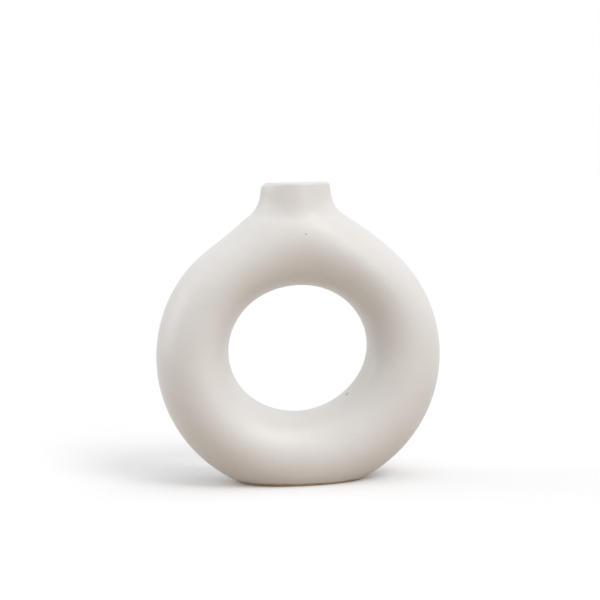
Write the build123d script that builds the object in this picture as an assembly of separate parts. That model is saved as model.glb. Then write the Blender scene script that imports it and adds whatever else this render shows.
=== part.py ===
from build123d import *
import os
from math import cos, exp, radians, sin, sqrt, tan

# Ring-shaped flower vase in glazed stoneware. Sizes are in millimetres, +Z is up, the ring lies
# in the XZ plane, the front faces -Y, and the origin is the centre of the foot on the table.

# Outline of the ring seen from the front: an upright ellipse, cut flat by the foot at Z = 0
RING_HALF_WIDTH = 95.5
RING_HALF_HEIGHT = 93.2
FOOT_CUT_DEPTH = 9.1

# The crown of the ring is drawn up towards the neck, in a bell curve over this half angle
CROWN_RISE = 12.3
CROWN_SPREAD_DEGREES = 22.0

# Width of the tube around the hole, seen from the front: at the sides and under the crown, and
# the height of the hole above the table. The hole is a second ellipse
SIDE_TUBE_WIDTH = 48.3
TOP_TUBE_WIDTH = 45.8
HOLE_BOTTOM_HEIGHT = 46.5

# Hollow tube of the ring: its size from front to back, its clay thickness and its foot
TUBE_DEPTH = 64.0
WALL = 5.0
FLOOR_THICKNESS = 6.5
FOOT_EDGE_ROUND = 1.2

# Short neck above the ring, with the collar that carries the mouth
NECK_HEIGHT = 22.7
NECK_TAPER_DEGREES = 7.5
NECK_BLEND_RADIUS = 18.0
THROAT_RADIUS = 17.4
LIP_WALL = 5.2
LIP_ROUND = 2.5
COLLAR_HEIGHT = 17.0

# Sections across the tube in one half of the ring, and how far its loft runs past X = 0
SECTION_COUNT = 17
OVERRUN_DEGREES = 18.0

RING_CENTRE_HEIGHT = RING_HALF_HEIGHT - FOOT_CUT_DEPTH
RING_TOP = RING_CENTRE_HEIGHT + RING_HALF_HEIGHT
HOLE_HALF_WIDTH = RING_HALF_WIDTH - SIDE_TUBE_WIDTH
HOLE_TOP = RING_TOP - TOP_TUBE_WIDTH
HOLE_HALF_HEIGHT = (HOLE_TOP - HOLE_BOTTOM_HEIGHT) / 2
HOLE_CENTRE_HEIGHT = (HOLE_TOP + HOLE_BOTTOM_HEIGHT) / 2
MIDDLE_HALF_WIDTH = (RING_HALF_WIDTH + HOLE_HALF_WIDTH) / 2
MIDDLE_HALF_HEIGHT = (RING_HALF_HEIGHT + HOLE_HALF_HEIGHT) / 2
MIDDLE_CENTRE_HEIGHT = (RING_CENTRE_HEIGHT + HOLE_CENTRE_HEIGHT) / 2
MIDDLE_TOP = MIDDLE_CENTRE_HEIGHT + MIDDLE_HALF_HEIGHT
LIP_RADIUS = THROAT_RADIUS + LIP_WALL
LIP_HEIGHT = RING_TOP + NECK_HEIGHT
SEAT_HEIGHT = LIP_HEIGHT - COLLAR_HEIGHT
REACH = 2 * (RING_HALF_WIDTH + LIP_HEIGHT)


def signed_distance(point, outward, half_width, half_height, centre_height):
    """Distance along outward from point to an upright ellipse, negative where it lies behind."""
    rise = point.Z - centre_height
    square = (outward.X / half_width) ** 2 + (outward.Z / half_height) ** 2
    half_linear = point.X * outward.X / half_width**2 + rise * outward.Z / half_height**2
    constant = (point.X / half_width) ** 2 + (rise / half_height) ** 2 - 1
    return (sqrt(half_linear**2 - square * constant) - half_linear) / square


def tube_section(degrees, inset):
    """Ellipse square to the middle line of the tube, drawn inside the tube's surface by inset."""
    across = cos(radians(degrees))
    upward = sin(radians(degrees))
    middle = Vector(MIDDLE_HALF_WIDTH * across, 0, MIDDLE_CENTRE_HEIGHT + MIDDLE_HALF_HEIGHT * upward)
    outward = Vector(MIDDLE_HALF_HEIGHT * across, 0, MIDDLE_HALF_WIDTH * upward).normalized()
    inner = signed_distance(middle, outward, HOLE_HALF_WIDTH, HOLE_HALF_HEIGHT, HOLE_CENTRE_HEIGHT)
    outer = signed_distance(middle, outward, RING_HALF_WIDTH, RING_HALF_HEIGHT, RING_CENTRE_HEIGHT)
    outer += CROWN_RISE * exp(-(((90 - degrees) / CROWN_SPREAD_DEGREES) ** 2))
    centre = middle + outward * (inner + outer) / 2
    plane = Plane(origin=centre, x_dir=outward, z_dir=(-outward.Z, 0, outward.X))
    half_width = (outer - inner) / 2 - inset
    half_depth = TUBE_DEPTH / 2 - inset
    halves = [EllipticalCenterArc((0, 0), half_width, half_depth, start, arc_size=180) for start in (0, 180)]
    return plane * make_face(halves)


def upper_space(height):
    """Large block that fills everything above height."""
    return Pos(0, 0, height) * Box(REACH, REACH, REACH, align=(Align.CENTER, Align.CENTER, Align.MIN))


def half_ring(inset, floor, ruled):
    """Right half of the ring, inset from the outside of the vase and cut flat at the height floor."""
    start = -90 - OVERRUN_DEGREES
    step = (180 + 2 * OVERRUN_DEGREES) / (SECTION_COUNT - 1)
    sections = [tube_section(start + step * index, inset) for index in range(SECTION_COUNT)]
    right_side = Box(REACH, REACH, REACH, align=(Align.MIN, Align.CENTER, Align.MIN))
    return loft(sections, ruled=ruled) & Pos(0, 0, floor) * right_side


def outer_ring():
    """The ring as a smooth solid, with the edge of its foot softened."""
    right = half_ring(0, 0, False)
    foot_edge = right.edges().group_by(Axis.Z)[0].filter_by(GeomType.LINE, reverse=True)
    right = fillet(foot_edge, FOOT_EDGE_ROUND)
    return right + mirror(right, about=Plane.YZ)


def chamber():
    """The water space inside the ring. Nobody sees it, so it runs straight between its sections."""
    right = half_ring(WALL, FLOOR_THICKNESS, True)
    return right + mirror(right, about=Plane.YZ)


def neck_blank():
    """Solid neck, slightly conical, rooted in the middle of the tube."""
    root_radius = LIP_RADIUS + (LIP_HEIGHT - MIDDLE_TOP) * tan(radians(NECK_TAPER_DEGREES))
    half_profile = Polyline(
        (0, MIDDLE_TOP),
        (root_radius, MIDDLE_TOP),
        (LIP_RADIUS, LIP_HEIGHT),
        (0, LIP_HEIGHT),
        close=True,
    )
    return revolve(Plane.XZ * make_face(half_profile), Axis.Z)


def outer_form():
    """Ring and neck as one solid form, blended together where they meet."""
    form = outer_ring() + neck_blank()
    neck_side = form.faces().filter_by(GeomType.CONE)
    return fillet(neck_side.edges().filter_by(GeomType.BSPLINE), NECK_BLEND_RADIUS)


def hollow_vase():
    """The outer form with its water chamber, its throat and its rounded lip."""
    throat = Cylinder(THROAT_RADIUS, LIP_HEIGHT, align=(Align.CENTER, Align.CENTER, Align.MIN))
    vase = outer_form() - chamber() - Pos(0, 0, MIDDLE_TOP) * throat
    return fillet(vase.edges().group_by(Axis.Z)[-1], min(LIP_ROUND, 0.49 * LIP_WALL))


def pieces():
    """The clay pieces by name: two half shells that meet at Y = 0, and the collar luted on top."""
    vase = hollow_vase()
    ring = vase - upper_space(SEAT_HEIGHT)
    front_side = Box(REACH, REACH, REACH, align=(Align.CENTER, Align.MAX, Align.CENTER))
    return {
        "front_shell": ring & front_side,
        "rear_shell": ring - front_side,
        "neck_collar": vase & upper_space(SEAT_HEIGHT),
    }


os.makedirs("parts", exist_ok=True)
for name, piece in pieces().items():
    export_step(piece, f"parts/{name}.step")
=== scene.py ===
import math

import bpy
import numpy as np
from mathutils import Matrix, Vector


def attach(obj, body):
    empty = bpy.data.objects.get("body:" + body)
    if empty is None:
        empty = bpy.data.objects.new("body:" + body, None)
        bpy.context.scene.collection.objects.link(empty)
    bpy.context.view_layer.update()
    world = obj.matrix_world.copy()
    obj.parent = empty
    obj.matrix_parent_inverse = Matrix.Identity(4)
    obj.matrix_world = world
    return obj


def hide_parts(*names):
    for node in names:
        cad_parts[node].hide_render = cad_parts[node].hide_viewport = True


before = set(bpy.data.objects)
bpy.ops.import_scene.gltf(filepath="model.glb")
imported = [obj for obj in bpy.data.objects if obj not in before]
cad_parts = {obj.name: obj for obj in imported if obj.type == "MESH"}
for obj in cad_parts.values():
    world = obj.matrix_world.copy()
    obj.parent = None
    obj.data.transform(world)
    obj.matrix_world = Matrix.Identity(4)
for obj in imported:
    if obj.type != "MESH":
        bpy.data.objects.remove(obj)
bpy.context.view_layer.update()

# Sizes of the vase in millimetres, the same as in the construction
RING_HALF_WIDTH = 95.5
RING_HALF_HEIGHT = 93.2
FOOT_CUT_DEPTH = 9.1
CROWN_RISE = 12.3
CROWN_SPREAD = 22.0
SIDE_TUBE_WIDTH = 48.3
TOP_TUBE_WIDTH = 45.8
HOLE_BOTTOM = 46.5
TUBE_DEPTH = 64.0
WALL = 5.0
FLOOR = 6.5
FOOT_ROUND = 1.2
NECK_HEIGHT = 22.7
NECK_TAPER = math.radians(7.5)
NECK_BLEND = 18.0
THROAT_RADIUS = 17.4
LIP_WALL = 5.2
LIP_ROUND = 2.5
COLLAR_HEIGHT = 17.0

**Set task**
Extract the lines above from the one containing "LIP_HEIGHT, align=(Align.CENTER, Align.CENTER, Align.MIN))" to the last line, both included, exactly as written.

**Output of the exercise**
    throat = Cylinder(THROAT_RADIUS, LIP_HEIGHT, align=(Align.CENTER, Align.CENTER, Align.MIN))
    vase = outer_form() - chamber() - Pos(0, 0, MIDDLE_TOP) * throat
    return fillet(vase.edges().group_by(Axis.Z)[-1], min(LIP_ROUND, 0.49 * LIP_WALL))


def pieces():
    """The clay pieces by name: two half shells that meet at Y = 0, and the collar luted on top."""
    vase = hollow_vase()
    ring = vase - upper_space(SEAT_HEIGHT)
    front_side = Box(REACH, REACH, REACH, align=(Align.CENTER, Align.MAX, Align.CENTER))
    return {
        "front_shell": ring & front_side,
        "rear_shell": ring - front_side,
        "neck_collar": vase & upper_space(SEAT_HEIGHT),
    }


os.makedirs("parts", exist_ok=True)
for name, piece in pieces().items():
    export_step(piece, f"parts/{name}.step")
=== scene.py ===
import math

import bpy
import numpy as np
from mathutils import Matrix, Vector


def attach(obj, body):
    empty = bpy.data.objects.get("body:" + body)
    if empty is None:
        empty = bpy.data.objects.new("body:" + body, None)
        bpy.context.scene.collection.objects.link(empty)
    bpy.context.view_layer.update()
    world = obj.matrix_world.copy()
    obj.parent = empty
    obj.matrix_parent_inverse = Matrix.Identity(4)
    obj.matrix_world = world
    return obj


def hide_parts(*names):
    for node in names:
        cad_parts[node].hide_render = cad_parts[node].hide_viewport = True


before = set(bpy.data.objects)
bpy.ops.import_scene.gltf(filepath="model.glb")
imported = [obj for obj in bpy.data.objects if obj not in before]
cad_parts = {obj.name: obj for obj in imported if obj.type == "MESH"}
for obj in cad_parts.values():
    world = obj.matrix_world.copy()
    obj.parent = None
    obj.data.transform(world)
    obj.matrix_world = Matrix.Identity(4)
for obj in imported:
    if obj.type != "MESH":
        bpy.data.objects.remove(obj)
bpy.context.view_layer.update()

# Sizes of the vase in millimetres, the same as in the construction
RING_HALF_WIDTH = 95.5
RING_HALF_HEIGHT = 93.2
FOOT_CUT_DEPTH = 9.1
CROWN_RISE = 12.3
CROWN_SPREAD = 22.0
SIDE_TUBE_WIDTH = 48.3
TOP_TUBE_WIDTH = 45.8
HOLE_BOTTOM = 46.5
TUBE_DEPTH = 64.0
WALL = 5.0
FLOOR = 6.5
FOOT_ROUND = 1.2
NECK_HEIGHT = 22.7
NECK_TAPER = math.radians(7.5)
NECK_BLEND = 18.0
THROAT_RADIUS = 17.4
LIP_WALL = 5.2
LIP_ROUND = 2.5
COLLAR_HEIGHT = 17.0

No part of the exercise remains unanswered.